Seriously though, these models are fairly dumb and even somewhat dangerous, as they always sound extremely eloquent and confident, even when wrong. But they can take away a lot of boring work! 
 I agree with the first half, yes!

hard to find examples for the second though but they probably exist  
 Go self hosted 
 Def leaning that way, though it's obviously more work. 
 Yeah and you need a decent graphics card, but there's no censorship, and all you pay for is electricity.   I just download other folk's ComfyUI workflows.  
 Right, just ran a model on my gaming PC (Windows but has nvidia gpu) vs on a laptop without, and, lol. 
 https://unleashed.chat 
 Oh nice. Will def take a look. 
 LLaMa https://www.llama.com 
 Right. Don't think i want to deploy it myself though? 
 Check out duck duck go AI 
 Hands down. 

https://ollama.com 
 Interesting. How does one use it? 
 It's very straightforward. Think of it as creating a common 'bus' to connect LLMs to daemon/service running on your system. `pull` models, `run` models, interact with them via CLI, GUI. 
 You can use it as chat with “ollama run [modelname]” but it also has a systemd service and runs as a REST api and you can build anything with it you’d build with the cloud api’s,

 CodeCompanion.nvim is a good example that provides functionality similar to Copilot in neovim locally.

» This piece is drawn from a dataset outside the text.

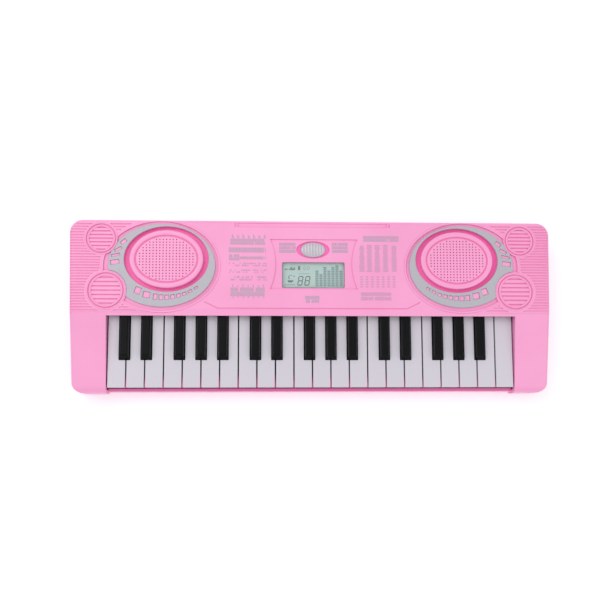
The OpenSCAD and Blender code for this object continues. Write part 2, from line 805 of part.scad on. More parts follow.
module battery_door() {
    plate_top = floor_z + 1.5;
    color(pink) {
        difference() {
            block(-57, 57, bay_y0 - 2, bay_y1 + 2, floor_z + 0.1, plate_top);
            for (i = [0:5])
                block(-14, 14, bay_y0 + 1 + 1.8 * i, bay_y0 + 1.8 + 1.8 * i, 0, floor_z + 0.6);
        }
        both_sides() for (y = hook_starts) {
            block(51.3, 52.7, y, y + hook_l, plate_top - eps, floor_top + 1.3);
            block(51.3, 55.2, y, y + hook_l, floor_top + 0.1, floor_top + 1.3);
        }
    }
}

// Plate and cone spring contacts at both ends of the battery bay
module battery_contacts() {
    color(steel) both_sides() for (y = cell_rows) {
        block(bay_half_w - 1, bay_half_w - 0.5, y - 5, y + 5, 7, 17.5);
        difference() {
            translate([bay_half_w - 4.8, y, cell_z]) rotate([0, 90, 0])
                cylinder(r1 = 2.6, r2 = 4.2, h = 3.9, $fn = 40);
            translate([bay_half_w - 4.9, y, cell_z]) rotate([0, 90, 0])
                cylinder(r1 = 1.9, r2 = 3.5, h = 4, $fn = 40);
        }
    }
}

// Four size AA cells in two rows
module batteries() {
    color([0.85, 0.55, 0.2]) both_sides() for (y = cell_rows)
        translate([0.2, y, cell_z]) rotate([0, 90, 0]) cylinder(r = cell_r, h = cell_l, $fn = 48);
}

module rubber_feet() {
    color(jet) both_sides() for (p = foot_places) disc(p[0], p[1], 6, 0, floor_z + 0.58);
}

module casing_screws() {
    color(steel) both_sides() for (p = screw_places) difference() {
        union() {
            disc(p[0], p[1], 2.8, 12.2, 13.98);
            disc(p[0], p[1], 1.2, 13, 25);
        }
        for (turn = [0, 90])
            translate([p[0], p[1], 12.2]) rotate([0, 0, turn]) cube([3.6, 0.8, 1.6], center = true);
    }
}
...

One gotcha with ollama is parameter size, it downloads the Q4_0 quantization of a model by default when you don’t ask for any, and today it’s generally the sentiment that there are better quantizations at the same size, and that for many of the small models Q4_0 quantization renders them useless. A good middle ground value is Q6_K, you can figure out how to pick particular ones from the ollama website’s model index.

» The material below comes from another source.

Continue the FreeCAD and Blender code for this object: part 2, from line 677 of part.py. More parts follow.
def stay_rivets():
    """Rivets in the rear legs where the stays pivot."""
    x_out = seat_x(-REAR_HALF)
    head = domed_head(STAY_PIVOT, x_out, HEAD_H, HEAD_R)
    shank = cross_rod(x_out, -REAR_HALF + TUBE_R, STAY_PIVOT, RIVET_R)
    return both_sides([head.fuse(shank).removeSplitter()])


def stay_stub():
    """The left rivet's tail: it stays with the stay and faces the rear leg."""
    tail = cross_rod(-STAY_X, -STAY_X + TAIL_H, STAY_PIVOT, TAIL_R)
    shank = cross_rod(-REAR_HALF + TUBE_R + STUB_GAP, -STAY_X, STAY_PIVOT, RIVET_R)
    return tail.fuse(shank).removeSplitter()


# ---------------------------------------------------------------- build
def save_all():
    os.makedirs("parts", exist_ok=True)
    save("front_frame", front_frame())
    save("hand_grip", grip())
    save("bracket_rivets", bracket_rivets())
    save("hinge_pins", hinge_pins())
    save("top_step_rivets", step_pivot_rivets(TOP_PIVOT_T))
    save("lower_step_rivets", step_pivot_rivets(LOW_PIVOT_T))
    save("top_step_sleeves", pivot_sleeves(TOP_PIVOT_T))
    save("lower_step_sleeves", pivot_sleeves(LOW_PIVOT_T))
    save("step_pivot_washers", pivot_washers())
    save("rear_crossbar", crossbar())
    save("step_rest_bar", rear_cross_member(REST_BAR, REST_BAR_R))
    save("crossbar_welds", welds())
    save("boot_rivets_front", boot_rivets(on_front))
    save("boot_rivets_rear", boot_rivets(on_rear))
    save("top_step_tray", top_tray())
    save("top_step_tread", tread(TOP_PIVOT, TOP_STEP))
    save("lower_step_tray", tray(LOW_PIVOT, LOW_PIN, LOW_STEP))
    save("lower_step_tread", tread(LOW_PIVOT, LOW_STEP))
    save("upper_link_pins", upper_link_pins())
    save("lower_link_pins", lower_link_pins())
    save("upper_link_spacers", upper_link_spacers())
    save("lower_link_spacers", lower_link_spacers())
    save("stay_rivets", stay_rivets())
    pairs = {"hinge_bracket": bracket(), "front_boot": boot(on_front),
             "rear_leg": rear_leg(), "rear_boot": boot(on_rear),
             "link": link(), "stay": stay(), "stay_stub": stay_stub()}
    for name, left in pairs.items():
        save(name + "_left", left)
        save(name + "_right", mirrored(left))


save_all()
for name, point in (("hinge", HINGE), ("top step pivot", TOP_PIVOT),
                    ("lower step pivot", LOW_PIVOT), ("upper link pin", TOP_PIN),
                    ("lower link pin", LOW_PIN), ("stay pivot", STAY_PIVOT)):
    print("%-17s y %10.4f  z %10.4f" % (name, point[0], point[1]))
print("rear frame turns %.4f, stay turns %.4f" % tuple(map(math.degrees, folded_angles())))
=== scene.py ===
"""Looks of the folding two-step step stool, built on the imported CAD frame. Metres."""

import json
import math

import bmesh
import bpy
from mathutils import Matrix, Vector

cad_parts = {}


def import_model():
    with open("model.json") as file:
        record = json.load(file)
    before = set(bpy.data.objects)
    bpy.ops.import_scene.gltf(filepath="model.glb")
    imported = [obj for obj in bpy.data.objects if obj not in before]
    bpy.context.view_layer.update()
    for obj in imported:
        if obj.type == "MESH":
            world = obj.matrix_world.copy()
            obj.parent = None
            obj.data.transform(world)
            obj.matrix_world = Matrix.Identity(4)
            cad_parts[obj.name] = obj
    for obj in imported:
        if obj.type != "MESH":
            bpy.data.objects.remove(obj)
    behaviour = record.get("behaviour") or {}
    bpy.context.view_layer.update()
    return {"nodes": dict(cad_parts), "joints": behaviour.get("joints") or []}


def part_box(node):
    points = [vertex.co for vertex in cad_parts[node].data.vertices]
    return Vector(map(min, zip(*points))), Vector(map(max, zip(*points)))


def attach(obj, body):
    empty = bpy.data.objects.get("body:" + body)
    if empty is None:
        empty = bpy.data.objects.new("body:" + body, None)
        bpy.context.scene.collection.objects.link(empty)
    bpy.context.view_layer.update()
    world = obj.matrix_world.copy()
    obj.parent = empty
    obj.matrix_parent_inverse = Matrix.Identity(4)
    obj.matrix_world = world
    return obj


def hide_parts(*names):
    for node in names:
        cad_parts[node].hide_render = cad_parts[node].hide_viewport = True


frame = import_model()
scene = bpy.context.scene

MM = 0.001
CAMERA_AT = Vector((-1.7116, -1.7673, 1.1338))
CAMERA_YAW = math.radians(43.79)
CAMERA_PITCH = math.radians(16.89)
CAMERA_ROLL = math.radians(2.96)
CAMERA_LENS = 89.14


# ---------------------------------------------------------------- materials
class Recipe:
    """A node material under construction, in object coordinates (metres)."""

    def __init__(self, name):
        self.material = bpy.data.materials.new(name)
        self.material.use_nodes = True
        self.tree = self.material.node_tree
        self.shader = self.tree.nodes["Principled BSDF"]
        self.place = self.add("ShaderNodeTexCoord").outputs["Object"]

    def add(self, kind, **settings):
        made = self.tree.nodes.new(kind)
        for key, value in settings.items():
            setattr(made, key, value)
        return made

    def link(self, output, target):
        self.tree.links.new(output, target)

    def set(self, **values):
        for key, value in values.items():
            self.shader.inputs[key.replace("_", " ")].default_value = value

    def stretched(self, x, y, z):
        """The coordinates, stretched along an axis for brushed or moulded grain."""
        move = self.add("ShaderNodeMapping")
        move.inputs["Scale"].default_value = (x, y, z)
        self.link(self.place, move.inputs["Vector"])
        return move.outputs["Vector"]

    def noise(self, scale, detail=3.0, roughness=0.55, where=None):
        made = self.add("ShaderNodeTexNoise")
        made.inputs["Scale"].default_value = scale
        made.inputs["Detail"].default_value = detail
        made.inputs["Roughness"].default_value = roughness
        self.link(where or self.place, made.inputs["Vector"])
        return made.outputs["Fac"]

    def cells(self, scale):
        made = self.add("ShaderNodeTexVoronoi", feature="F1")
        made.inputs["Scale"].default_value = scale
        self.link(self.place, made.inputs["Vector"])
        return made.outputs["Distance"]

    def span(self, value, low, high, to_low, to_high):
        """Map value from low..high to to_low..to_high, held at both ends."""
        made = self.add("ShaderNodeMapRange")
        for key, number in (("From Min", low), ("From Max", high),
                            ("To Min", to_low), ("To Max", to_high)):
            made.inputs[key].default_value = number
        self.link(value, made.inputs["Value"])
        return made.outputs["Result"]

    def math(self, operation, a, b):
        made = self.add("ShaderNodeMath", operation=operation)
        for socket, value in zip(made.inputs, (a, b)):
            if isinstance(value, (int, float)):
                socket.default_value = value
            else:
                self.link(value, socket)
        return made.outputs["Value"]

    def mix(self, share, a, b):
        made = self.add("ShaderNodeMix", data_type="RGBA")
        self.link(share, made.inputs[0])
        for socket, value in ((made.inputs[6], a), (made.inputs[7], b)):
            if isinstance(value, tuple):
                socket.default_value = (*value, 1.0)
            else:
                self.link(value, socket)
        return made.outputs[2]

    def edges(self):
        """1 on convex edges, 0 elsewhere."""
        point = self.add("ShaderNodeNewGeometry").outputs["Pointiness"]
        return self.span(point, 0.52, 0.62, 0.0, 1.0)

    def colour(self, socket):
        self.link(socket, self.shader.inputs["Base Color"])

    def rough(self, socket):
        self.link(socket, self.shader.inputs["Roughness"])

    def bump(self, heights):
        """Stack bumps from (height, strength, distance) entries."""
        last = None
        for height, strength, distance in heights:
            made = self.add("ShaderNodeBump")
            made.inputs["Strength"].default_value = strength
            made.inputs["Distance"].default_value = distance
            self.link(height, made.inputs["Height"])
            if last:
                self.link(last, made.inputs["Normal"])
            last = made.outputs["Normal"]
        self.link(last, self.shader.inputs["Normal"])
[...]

Models to try in the size that fits you are llama3.2, gemma2, mistral-nemo, and qwen2.5 
 try pairing ollama with https://github.com/open-webui/open-webui 👌 
 ppq.ai is very convenient 
 Nice option, thanks! Best aspect is LN pay as you go. 
 yeah.
not needing an account
pay with Monero as you go
select the model you want 👍

a good first AI experience i think 
 Jan.ai 
 Looks like a great option, thanks! 
 I'm curious, did you compare this with lmstudio.ai ? 
 Nope. 
 Jan.ai with a PPQ API key. 😉  
 I assume you're aware of https://chat.bitcoinsearch.xyz/

It's not general purpose but a great dev resource. 
 Interesting search tool, thanks! 
 Got a lot of good answers here, thanks.

My (I'm sure not even a tiny bit novel) summary of playing with current gen LLM tools is that they're likely very useful in three main situations:

One is when your task is more synthetic/creative: writing a letter, generating ad copy or creating a game, story etc etc where you need some flow of interesting human concepts (written well where that matters). I haven't tried any image stuff only text but i guess it'll be very useful there too now, since it's getting better. To be clear, I'm only guessing about this use case. Maybe creative people will find it useless, but seems unlikely.

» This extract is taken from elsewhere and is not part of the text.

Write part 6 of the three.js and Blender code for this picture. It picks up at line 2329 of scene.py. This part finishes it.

The other is where you're doing something and aren't yet expert: an example might be learning a foreign language at intermediate level; it'll be a great practice tool. Or very similarly, learning a computer language or framework but you're not fully comfortable in it yet. The problem is that when you are expert in a technical thing, especially a less common one, then the kinds of questions you have are too difficult, and it will confidently give you answers that are *very* likely to be flat out wrong.

The third is the "donkey work" case: imagine having an intern who just graduated and remembers *all* the basics and theory but doesn't know much about the gotchas of real life in your field. You can give them tasks that would take time but are not easy to screw up. For example, writing unit tests for code (it dies seem like they are *particularly* good at software, unsurprisingly). You might still need to review the work to double check it but you saved a bunch of your time. I guess this is going to be the *main* use case until/unless AI has another quantum leap.